Regulatory capacity drag adds another layer of complexity. Management flagged Dalila's Law and non-domiciled CDL enforcement as risks that could significantly affect driver capacity. The company also continues hair testing for controlled substances, including fentanyl, while FMCSA biometric ID requirements add compliance friction for USDOT applicants. These rules may improve safety and screening, but they also narrow the available labor pool. In a market that already has excess truckload capacity, any policy that restricts driver supply can distort operations and make planning less predictable.
This is still not enough to move Truckload out of Dog territory because weak demand is the bigger issue. A constrained driver market can support rates only if freight demand is healthy enough to absorb higher prices. Here, the opposite is true. J. B. Hunt is dealing with low fuel prices, soft freight rates, and a road-to-rail conversion environment that has not produced strong incremental demand. That means the segment is fighting on both sides: price pressure on one side and utilization pressure on the other.

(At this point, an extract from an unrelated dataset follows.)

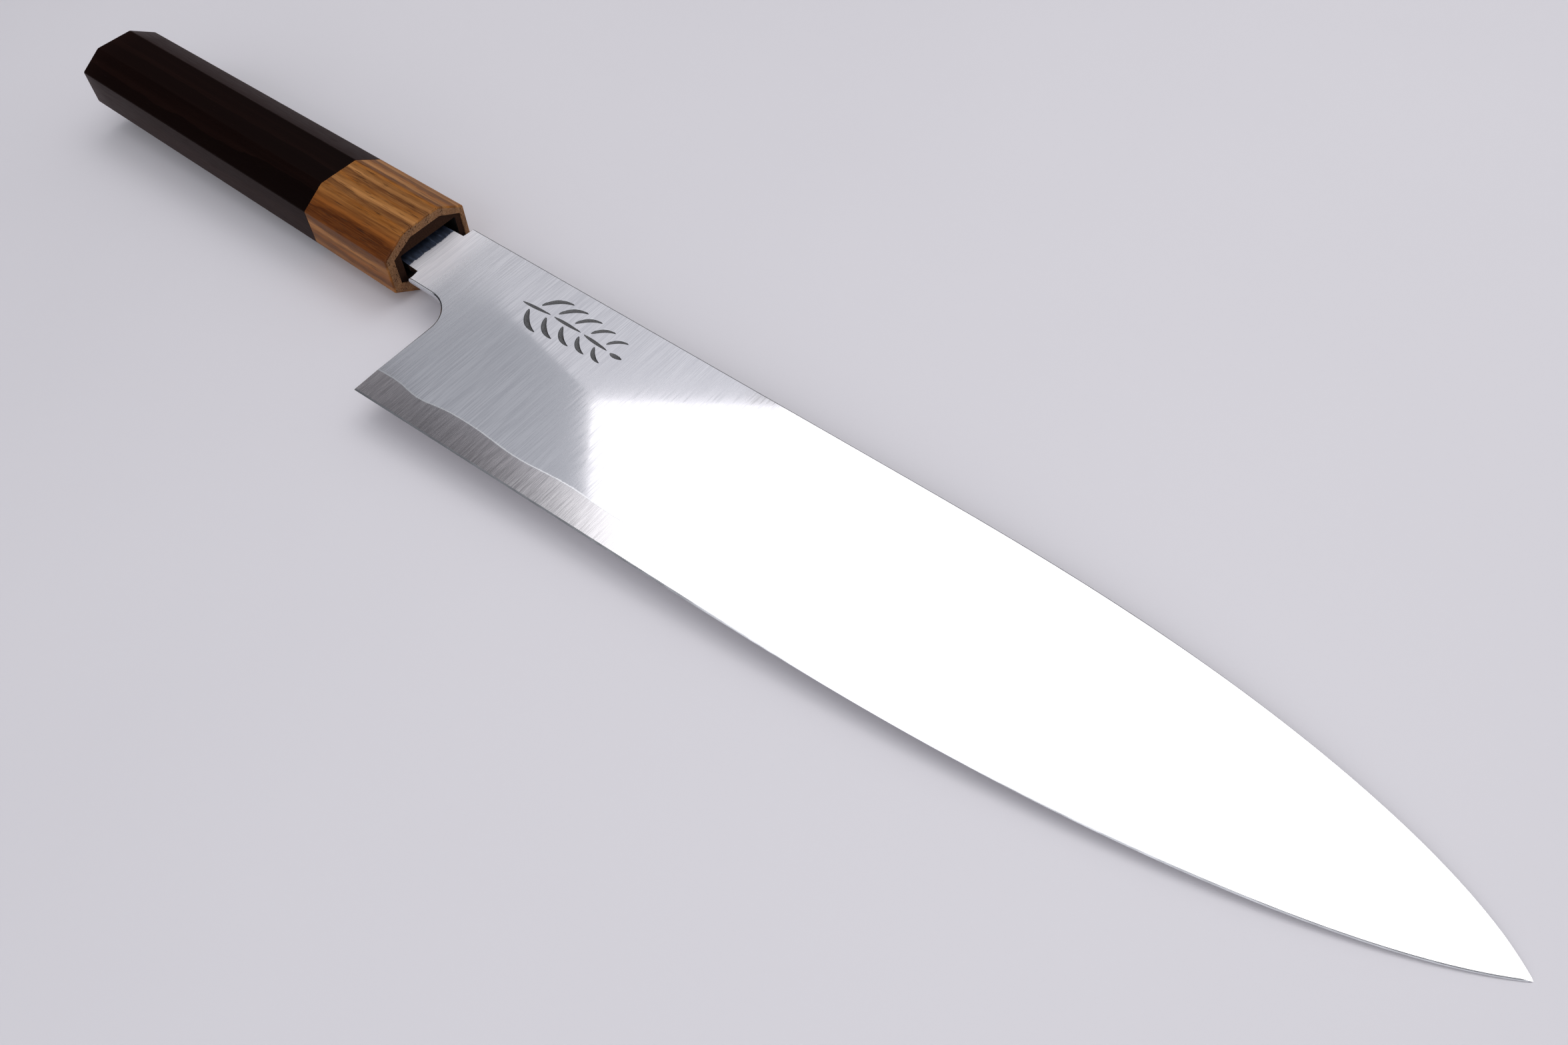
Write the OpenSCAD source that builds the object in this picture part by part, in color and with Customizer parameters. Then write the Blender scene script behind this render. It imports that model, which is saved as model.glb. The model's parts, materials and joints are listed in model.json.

The operating numbers show the same pattern. Full-year 2025 operating income improved only 4% to $865.10M even as revenue declined to $12.00B. That suggests the segment is managing costs, but not generating strong operating momentum. J. B. Hunt also cut net capital expenditures to $575.00M from $2.00B, which signals restraint rather than a growth push in lower-return fleet assets. When a company cuts capital spending this sharply, it usually means management does not see enough attractive returns in the near term.
- $12.00B revenue in 2025 still declined 1%, showing limited top-line traction.
- $865.10M operating income rose only 4%, which is modest relative to the scale of the business.
- $575.00M in net capital expenditures signals caution, not expansion.
- Weak reinvestment usually means management sees lower expected returns from incremental tractors and trailers.
| Metric | 2025 result | Interpretation for BCG |
| Revenue | $12.00B | Large base, but growth was still negative |
| Revenue change | -1% | Weak market growth and limited pricing power |
| Operating income | $865.10M | Profitability remains positive, but growth is modest |
| Operating income change | +4% | Cost control helped, but the segment is not accelerating |
| Net capital expenditures | $575.00M | Management is protecting returns rather than chasing volume |
| 2026 legacy freight headwind | $90.00M | Material loss against a mature and fragile freight base |
For academic work, Truckload is a strong Dog case because it shows how a business can remain large and profitable while still being strategically weak. The key issue is not whether the segment makes money today. The issue is whether it has a durable growth premium and attractive return on incremental capital. Based on current conditions, it does not. The combination of weak freight demand, excess capacity, shrinking legacy volume, and restrained capital spending keeps the business in Dog territory.